Why Not Use Your Own Cash?

 

This is a question that often comes up, and for good reason. Business owners who have worked hard to build reserves may hesitate to borrow when internal funds are available. But using your own cash can limit flexibility and expose your business to risk.

 

When you self-fund growth, you reduce your liquidity buffer, making it harder to absorb shocks such as delayed payments, equipment breakdowns, or economic downturns. On the other hand, using commercial finance strategically allows you to spread risk, maintain healthy reserves, and align repayments with income streams.

 

Think of it this way: if you can earn a greater return on your capital by deploying it in revenue-generating activities rather than locking it into a single project or asset purchase, financing becomes not a cost, but an investment strategy.

 

Changing the Mindset: From Emergency Funding to Strategic Growth

 

One of the most common misconceptions is that financing is a sign of weakness or distress. In reality, some of the most successful businesses, locally and internationally, use external funding as a lever for growth. The key difference lies in timing and intent.

 

Businesses that plan ahead, evaluate funding options, and structure finance around clear growth objectives are better positioned to thrive.

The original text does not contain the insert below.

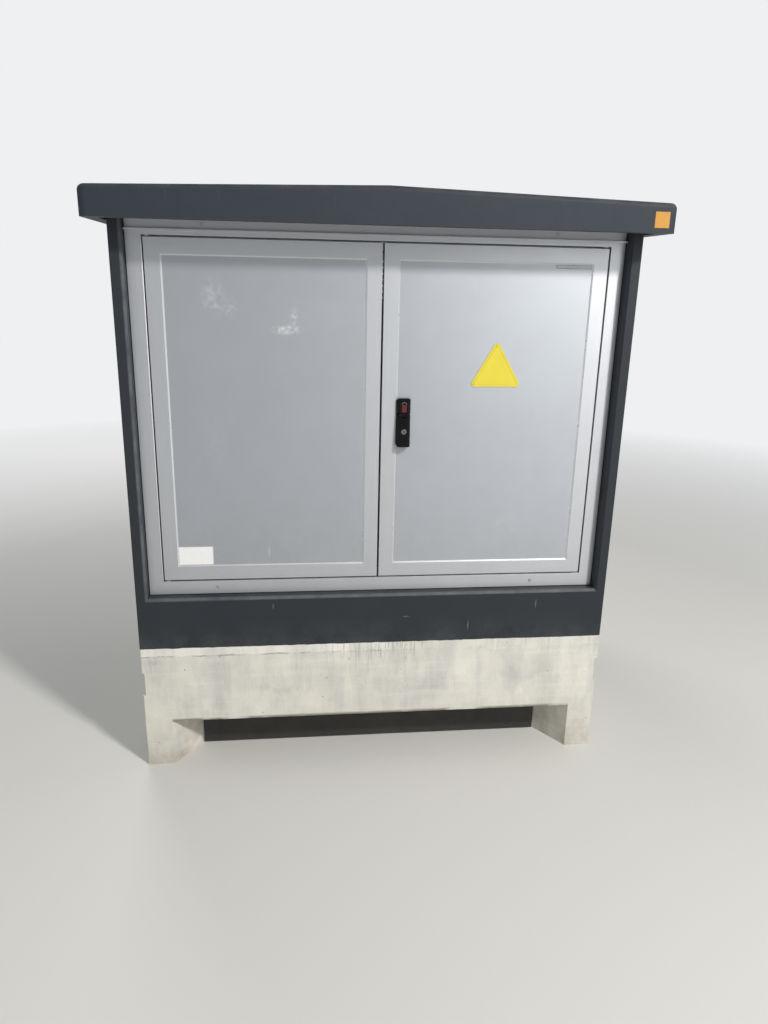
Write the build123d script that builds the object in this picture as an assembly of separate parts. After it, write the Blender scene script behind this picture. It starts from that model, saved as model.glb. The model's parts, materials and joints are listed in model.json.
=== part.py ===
# Compact transformer substation: cast concrete housing and roof, aluminium double door,
# transformer, high-voltage switchgear and low-voltage rack.
# Millimetres. X to the right, Y to the back, Z up; origin under the middle of the housing.
import os
from math import cos, radians, sin, sqrt

from build123d import *

# Housing
housing_w = 1900
housing_d = 1500
side_wall = 80
rear_wall = 80
front_wall = 150
floor_t = 90
corner_r = 6
cut_reach = 200
cut_under = 10

# Door opening, measured inside the aluminium frame
sill_z = 797
clear_w = 1696
clear_h = 1290
lintel = 22
reveal = 45
frame_joint = 2
arris = 10

# Aluminium frame section
frame_face = 54
frame_depth = 60
frame_wall = 3
stop_lip = 44
stop_t = 6
rear_lap = 37

# Door leaves
leaf_gap = 6
meeting_gap = 7
leaf_face = 55
leaf_depth = 38
leaf_wall = 2.5
panel_t = 3
panel_inset = 5
panel_groove = 14
groove_play = 0.2
profile_r = 1
gasket_w = 10
gasket_play = 0.5
gasket_back = 31.5

# Hinges
pivot_in = 12
pin_d = 10
pin_length = 24
pin_flange_d = 22
pin_flange_t = 3
pivot_play = 0.05
hinge_block = 60

# Drip bar
drip_z = 13
drip_h = 9
drip_out = 14
drip_t = 2

# Roof
roof_over_side = 60
roof_over_front = 130
roof_lip = 52
roof_lip_h = 41
roof_edge_t = 58
roof_rise = 26
roof_corner_r = 30
roof_edge_r = 20
seal_t = 6
seal_w = 40
seal_inset = 20

# Cable niche and side grooves
niche_h = 200
niche_half_front = 840
niche_half_back = 740
niche_wall = 60
entry_h = 80
entry_half = 600
entry_plate_t = 6
entry_plate_gap = 5
entry_plate_lap = 12
groove_z = 320
groove_h = 101
groove_depth = 12

# Inner floor, oil sump and pedestals
floor_top = 768
floor_plate_t = 6
floor_slot_w = 500
floor_slot_front = 60
floor_slot_back = 100
ledge_w = 30
ledge_h = 40
sump_wall_t = 60
bay_d = 670
pedestal_w = 100
pedestal_x = 400
pedestal_top = 560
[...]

They can negotiate better terms, access more competitive rates, and integrate financing into their long-term strategy.

 

Conversely, businesses that wait until a cash crunch occurs often find themselves limited to high-cost, short-term options that solve immediate problems but create longer-term strain.

 

Final Thoughts

 

Commercial finance is not just about borrowing money; it’s about unlocking potential. It’s about using strategic funding to turn opportunity into performance, without compromising stability.

 

So, the next time your business is gearing up for expansion, a new product line, or a major project, ask yourself: why tie up your own cash when your next big move can be powered through commercial finance?

 

After all, growth favours those who plan—not those who panic.